マイケル・ティルソン・トーマス(MTT)&サンフランシスコ響によるベルリオーズの≪幻想≫を聴いて
マイケル・ティルソン・トーマス(MTT)&サンフランシスコ響によるベルリオーズの≪幻想≫(1997年録音)を聴いてみました。
図書館で借りたCDでの鑑賞になります。
MTTならではの、繊細な演奏が繰り広げられています。抒情性に溢れている。キリっとした表情をしていて、折り目正しくて、格調高くもある。
情念が渦巻いているような音楽というよりも、もっと多感な音楽になっていると言えましょう。傷心や、憂いや、儚さといったようなものが、クッキリと聞こえてくる演奏となっている。
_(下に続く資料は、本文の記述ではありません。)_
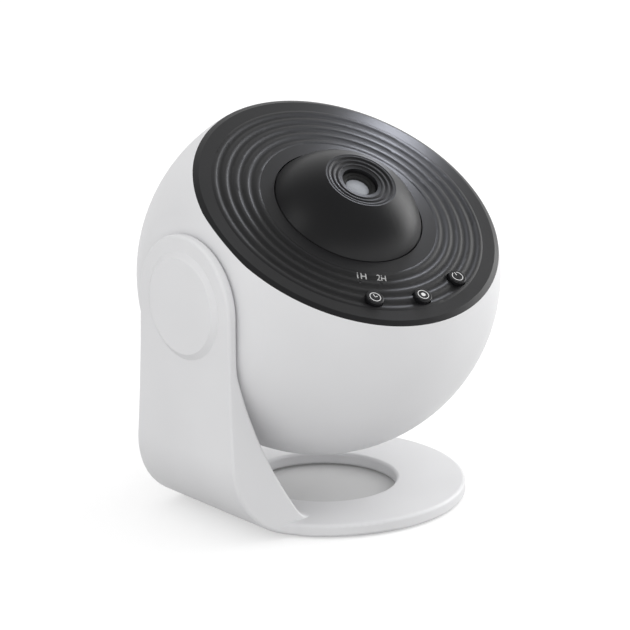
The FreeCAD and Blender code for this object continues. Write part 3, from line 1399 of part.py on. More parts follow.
    # the barrel with its lenses, and the three pins that ride in the slots
    bore = "(barrel_radius - barrel_wall)"
    rear_seat = "(rear_lens_level + rear_lens_edge)"
    rear_curve = "((rear_lens_radius^2 + rear_lens_bulge^2) / (2 * rear_lens_bulge))"
    rear_curve = rear_curve.replace("rear_lens_radius", rear_lens_radius)
    step_bore = f"({bore} - barrel_step)"
    step_level = f"({rear_seat} + sqrt({rear_curve}^2 - {step_bore}^2)" \
                 f" - sqrt({rear_curve}^2 - {rear_lens_radius}^2) + lens_ring_gap)"
    nose_bore = "(front_lens_radius + lens_gap)"
    barrel = turned("lens_barrel", [
        (bore, "barrel_foot_level"), ("barrel_radius", "barrel_foot_level"),
        ("barrel_radius", "barrel_shoulder_level"),
        ("nose_radius", "barrel_shoulder_level + barrel_shoulder_rise"),
        ("nose_radius", "nose_level"), (nose_bore, "nose_level"), (nose_bore, "front_lens_level"),
        ("lens_window_radius", "front_lens_level"), ("lens_window_radius", "barrel_shoulder_level"),
        (step_bore, f"barrel_shoulder_level - ({step_bore} - lens_window_radius)"),
        (step_bore, step_level), (bore, step_level),
    ])
    pin_hole = new_sketch(barrel, "pin_hole", "YZ_Plane")
    circle(pin_hole, "pin_radius + screw_fit / 2", "0", "pin_level")
    hole_cut = pocket(barrel, pin_hole, f"barrel_radius + {overrun}", True)
    repeat_round(barrel, hole_cut, pin_count)
    place_on_head(barrel)
    pins = []
    pin_foot = f"({step_bore} + 2 * running_gap)"
    for number in range(pin_count):
        turn = 360.0 * number / pin_count
        pin = doc.addObject("Part::Cylinder", f"focus_pin_{number + 1}")
        bind(pin, "Radius", "pin_radius")
        bind(pin, "Height", f"{guide_radius} - {pin_foot} - 4 * running_gap")
        pin.Placement = FreeCAD.Placement(
            FreeCAD.Vector(0, 0, 0),
            FreeCAD.Rotation(FreeCAD.Vector(0, 0, 1), turn) * FreeCAD.Rotation(FreeCAD.Vector(0, 1, 0), 90))
        bind(pin, "Placement.Base.x", f"{pin_foot} * cos({turn})")
        bind(pin, "Placement.Base.y", f"{pin_foot} * sin({turn})")
        bind(pin, "Placement.Base.z", "pin_level")
        pins.append(pin)
    place_on_head(group("focus_pins", pins))
    front_top = "(front_lens_level + front_lens_edge)"
    front_curve = "((front_lens_radius^2 + front_lens_bulge^2) / (2 * front_lens_bulge))"
    front = turned("front_lens", [
        ("0", "front_lens_level"), ("front_lens_radius", "front_lens_level"),
        ("front_lens_radius", front_top),
        (f"{front_curve} * sin(10)",
         f"{front_top} + front_lens_bulge - {front_curve} * (1 - cos(10))", "via"),
        ("0", f"{front_top} + front_lens_bulge"),
    ])
    place_on_head(front)
    retainer_foot = f"({front_top} + sqrt({front_curve}^2 - lens_window_radius^2)" \
                    f" - sqrt({front_curve}^2 - front_lens_radius^2) + lens_ring_gap)"
    retainer_top = "(nose_level - lens_ring_sunk)"
    retainer = turned("front_lens_ring", [
        ("lens_window_radius", retainer_foot), (f"{nose_bore} - screw_fit", retainer_foot),
        (f"{nose_bore} - screw_fit", retainer_top), ("lens_window_radius + lens_ring_bevel", retainer_top),
        ("lens_window_radius", f"{retainer_top} - lens_ring_bevel"),
    ])
    place_on_head(retainer)
    rear = turned("rear_lens", [
        ("0", "rear_lens_level"), (rear_lens_radius, "rear_lens_level"), (rear_lens_radius, rear_seat),
        (f"{rear_curve} * sin(17)", f"{rear_seat} + rear_lens_bulge - {rear_curve} * (1 - cos(17))", "via"),
        ("0", f"{rear_seat} + rear_lens_bulge"),
    ])
    place_on_head(rear)
    rear_ring = turned("rear_lens_ring", [
        (step_bore, "barrel_foot_level"), (f"{bore} - screw_fit", "barrel_foot_level"),
        (f"{bore} - screw_fit", "rear_lens_level"), (step_bore, "rear_lens_level"),
    ])
    place_on_head(rear_ring)


# ---------------------------------------------------------------- the boards
def add_main_board():
    body = new_body("main_board")
    spots = corner_spots("main_board_boss_across", "main_board_boss_along")
    board = new_sketch(body, "main_board_outline", "XY_Plane", "main_board_level")
    rectangle(board, "0 - main_board_half_length", "main_board_half_length",
              "0 - main_board_half_width", "main_board_half_width")
    pad(body, board, "board_thickness")
    top = "(main_board_level + board_thickness)"
    drill(body, "main_board_holes", top, "board_thickness", screw_bore, spots)
    place_on_head(body)
    parts = [
        block("controller_chip", "chip_length", "chip_length", "chip_height", "chip_across", "0", top),
        block("motor_plug", "plug_length", "plug_depth", "plug_depth", "0 - plug_across",
              "0 - plug_along", top),
        block("lamp_plug", "plug_length", "plug_depth", "plug_depth", "plug_across",
              "0 - plug_along", top),
        block("switch_plug", "switch_plug_length", "plug_depth", "plug_depth", "0", "plug_along", top),
        rod("buffer_capacitor", "capacitor_radius", "capacitor_height", "capacitor_across", "0", top),
        rod("choke", "choke_radius", "choke_height", "choke_across", "0", top),
    ]
    place_on_head(group("main_board_parts", parts))
    place_on_head(screws("main_board_screws", spots, top, "board_thickness + board_screw_hold",
                         False))


def add_power_socket():
    board = new_body("power_board")
    board_front = "(port_face - port_board_setback)"
    plan = new_sketch(board, "power_board_outline", "XY_Plane", port_board_foot)
    rectangle(plan, "0 - port_board_half_width", "port_board_half_width",
              f"{board_front} - port_board_length", board_front)
    pad(board, plan, "board_thickness")
    place_level(board)
    socket = new_body("usb_socket")
    sleeve = new_sketch(socket, "socket_sleeve", "XZ_Plane", "0 - port_face")
    stadium(sleeve, "port_width", "port_height")
    pad(socket, sleeve, "port_length")
    mouth = new_sketch(socket, "socket_mouth", "XZ_Plane", "0 - port_face")
    stadium(mouth, "port_width - 2 * port_wall", "port_height - 2 * port_wall")
    pocket(socket, mouth, "port_length - port_back_wall")
    tongue = new_sketch(socket, "socket_tongue", "XZ_Plane",
                        "0 - port_face + port_length - port_back_wall / 2")
    rectangle(tongue, "0 - tongue_half_width", "tongue_half_width",
              "0 - tongue_half_height", "tongue_half_height")
    pad(socket, tongue, "tongue_length", True)
    place_level(socket)


# ---------------------------------------------------------------- build and write
shaft_bore = "(shaft_radius + running_gap)"
screw_bore = "(screw_radius + screw_fit)"
friction_seat_depth = "(friction_washer_depth - arm_gap)"
hub_floor = f"(hub_pocket_depth - arm_outer)"
shaft_end = f"({hub_floor} - spring_washer_depth)"
pivot_pad_face = "(pivot_pad_depth - side_flat)"
pivot_screw_bore = "(pivot_screw_radius + screw_fit)"
pivot_screw_spots = ring_spots("(shaft_flange_radius - screw_head_radius - flange_margin)", 3, 90)
panel_under_inner = f"({dome_foot_level} - panel_wall)"
panel_under_outer = f"({bevel_level} - panel_wall)"
board_boss_spots = [(f"{side} * button_orbit * sin(button_spread / 2)",
                     "0 - button_orbit * cos(button_spread / 2)") for side in (-1, 1)]
button_spots = [(name, (f"button_orbit * sin({side} * button_spread)",
                        f"(0 - button_orbit * cos({side} * button_spread))"))
                for name, side in (("timer", -1), ("mode", 0), ("power", 1))]
indicator_spots = [("first_indicator_across", "first_indicator_along"),
                   ("second_indicator_across", "second_indicator_along")]
motor_screw_spots = [(f"{side} * motor_ear_reach", "drive_reach") for side in (-1, 1)]
lamp_screw_spots = ring_spots("lamp_ear_orbit", 3, 30)
sink_screw_spots = corner_spots("sink_screw_reach", "sink_screw_reach")
shaft_fit = "(motor_shaft_radius + running_gap)"
pinion_foot = f"({deck_top} + pinion_lift)"
pinion_top = f"({pinion_foot} + pinion_height)"
rear_lens_radius = "(barrel_radius - barrel_wall - lens_gap)"

bracket = add_stand_bracket()
add_pivot_seats(bracket)
add_base_pad()
add_hub()
add_body_shell()
add_top_panel()
add_buttons()
add_button_board()
add_optics_deck()
add_motor()
add_disc_drive()
add_lamp()
add_lens_unit()
add_main_board()
add_power_socket()
doc.recompute()

for thing in doc.Objects:
    if "Invalid" in thing.State or "Error" in thing.State:
        raise RuntimeError("failed: " + thing.Name)
for piece in pieces:
    if piece.Shape.isNull() or not piece.Shape.isValid():
        raise RuntimeError("bad shape: " + piece.Label)

os.makedirs("parts", exist_ok=True)
for piece in pieces:
    piece.Shape.exportStep("parts/" + piece.Label + ".step")
    print(piece.Label, len(piece.Shape.Solids), round(piece.Shape.Volume, 1))
print(len(pieces), "pieces")
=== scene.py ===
import bmesh
import bpy
import json
import math
from mathutils import Matrix, Vector
from mathutils.bvhtree import BVHTree


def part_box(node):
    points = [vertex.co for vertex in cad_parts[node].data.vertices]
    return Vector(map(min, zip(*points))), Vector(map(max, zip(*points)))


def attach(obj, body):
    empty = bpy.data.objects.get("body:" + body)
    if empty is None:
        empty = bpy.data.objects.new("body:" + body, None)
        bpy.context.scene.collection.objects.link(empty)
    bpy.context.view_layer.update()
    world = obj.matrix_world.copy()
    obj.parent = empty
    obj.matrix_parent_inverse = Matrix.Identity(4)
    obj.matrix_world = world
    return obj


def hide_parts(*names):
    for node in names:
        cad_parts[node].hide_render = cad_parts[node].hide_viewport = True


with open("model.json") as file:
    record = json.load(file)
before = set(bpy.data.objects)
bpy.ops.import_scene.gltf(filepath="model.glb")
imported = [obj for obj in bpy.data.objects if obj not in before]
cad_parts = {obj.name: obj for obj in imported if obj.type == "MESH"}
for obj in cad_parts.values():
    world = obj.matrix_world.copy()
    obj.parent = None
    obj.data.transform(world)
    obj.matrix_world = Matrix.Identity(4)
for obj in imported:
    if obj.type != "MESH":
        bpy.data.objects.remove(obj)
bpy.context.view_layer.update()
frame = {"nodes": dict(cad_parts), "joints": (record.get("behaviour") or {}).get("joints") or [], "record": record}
nodes = frame["nodes"]
joints = {joint["name"]: joint for joint in frame["joints"]}
scene = bpy.context.scene
mm = 0.001
white = (1, 1, 1, 1)

# the head's own axes: across is the pivot's line, beam points out of the lens
ballMiddle = Vector(joints["head_tilt"]["pos_m"])
across = Vector(joints["head_tilt"]["axis"])
beam = Vector(joints["lens_unit_lift"]["axis"])
upPanel = beam.cross(across)
headTurn = Matrix((across, upPanel, beam)).transposed().to_4x4()
toHead = Matrix.Translation(ballMiddle) @ headTurn
print("frame loaded,", len(nodes), "nodes")


def aimAt(thing, target):
    # turns a lamp or the camera from where it stands towards a point
    thing.rotation_euler = (target - thing.location).to_track_quat("-Z", "Y").to_euler()


# degrees, metres and pixels; ballPixelX and ballPixelY are where the ball's middle lies
view = {"azimuth": -39.94, "elevation": 17.09, "distance": 1.66874, "focalPixels": 4500.0,
        "imageSize": 630.0, "ballPixelX": 318.6, "ballPixelY": 272.6, "sensor": 36.0,
        "clipStart": 0.05}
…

なるほど、≪幻想≫という曲には、そのような性格も多分に含まれていましょう。しかしながら、このような側面をクローズアップさせた演奏というのは、決して多くないように思えます。それだけに、なんともユニークな≪幻想≫となっている。
全体的に、抑制の効いた演奏が展開されている。であるだけに、聴いていてスリリングを覚えるということは殆どありません。その代りに、細部まで丹念に磨き上げられた音楽が鳴り響くこととなっている。響きからは優美さが感じられもする。そして、詩情豊かな音楽となっている。
それでいて、決して大人しい演奏になっている訳ではありません。音楽は豊かに息づいていて、十分に生気を帯びている。その辺りのバランスの良さに、MTTの音楽センスの高さを感じ取ることができる。
更には、最終楽章の最後の部分などは、さすがに激情的になっています。それでいて、単なるお祭り騒ぎになるようなことはなく、キリっと引き締まった演奏が展開されている。
独特の魅力を宿していて、かつ、聴き応え十分な≪幻想≫。MTTの美質がクッキリと表されているとも言いたい。
なんとも素敵な≪幻想≫であります。